A religiosa Henriqueta Cavalcanti disse que se empenha em dar o máximo de visibilidade pública a situação "vergonhosa" da exploração sexual de meninas e meninos "balseiros" na região ribeirinha do rio Tajapuru, principalmente entre as cidades de Breves, Melgaço e Curralinho. "São crianças que deixam a escola para dispor do corpo em troca de um pacote de bolacha, com a tolerância das famílias", ressaltou.

A delegada da Polícia Civl do Pará, Simone Araújo, afirmou que a maior parte dos autores de abusos fazem parte da família. "Infelizmente no nosso Estado ainda prepondera a violência sexual.

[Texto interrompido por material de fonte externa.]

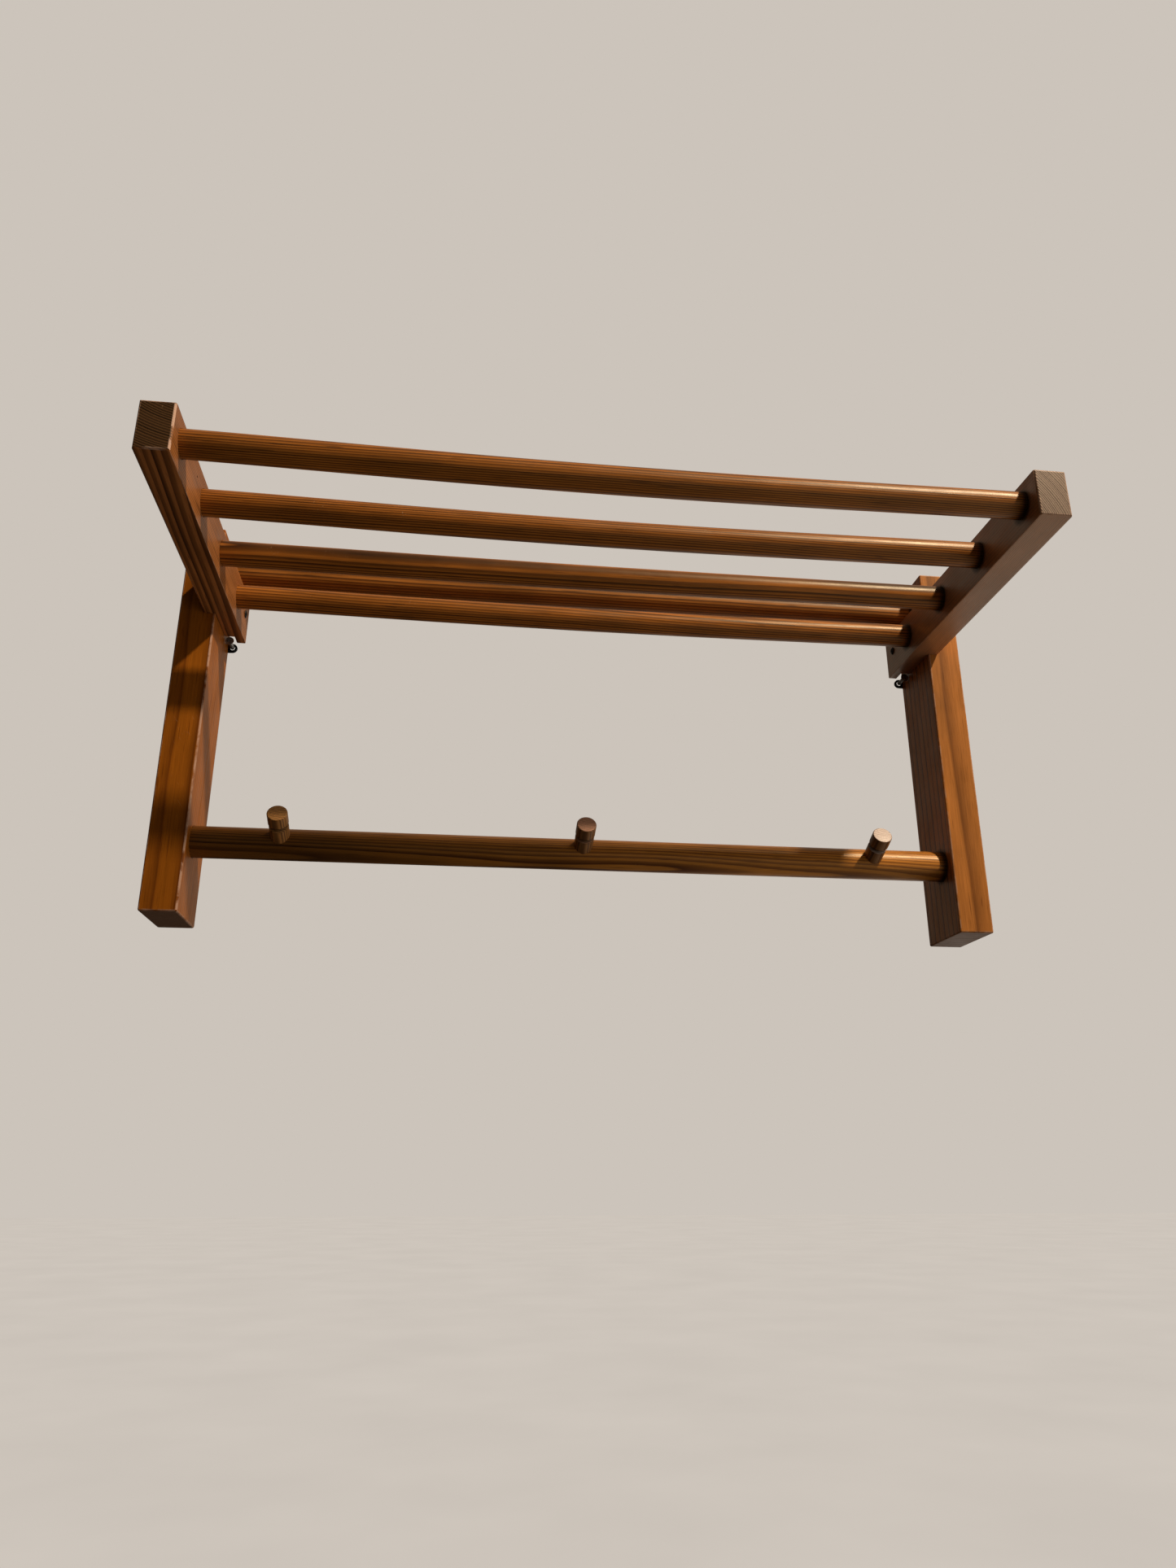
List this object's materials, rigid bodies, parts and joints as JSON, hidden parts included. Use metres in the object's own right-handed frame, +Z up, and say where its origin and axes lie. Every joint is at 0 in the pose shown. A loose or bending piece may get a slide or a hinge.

E a região de Marajó tem uma comunidade carente que necessita de amparo". A delegada relatou a dificuldade física de atendimento à comunidade (situada "a 6 ou 7 horas de voadeira") e na apuração do crime, ("porque é um crime intrafamiliar onde o Estado não está presente"). Ela apresentou como ações de enfrentamento do problema, o fortalecimento do atendimento às vítimas e o envolvimento da comunidade. "Não há como resolver a questão apenas com a abordagem penal, afirmou.  

Isabela jatene, secretária de Integração de Políticas Sociais do Pará, diz que o Governo precisa ter um "olhar diferenciado para (os problemas sociais) da Amazônia.

O deputado Arnaldo Jordy (PPS/PA) disse que é necessário rediscutir o modelo de grandes obras públicas do governo brasileiro na Amazônia, que geram enorme impacto social e ambiental na região. Para enfrentar o grave problema da violência sexual contra crianças e adolescentes, Jordy sugeriu ações emergenciais que integrem a Polícia Federal e as polícias do estado para uma ação de repressão local, de forma a servir como exemplo para um princípio de mudança de cultura local.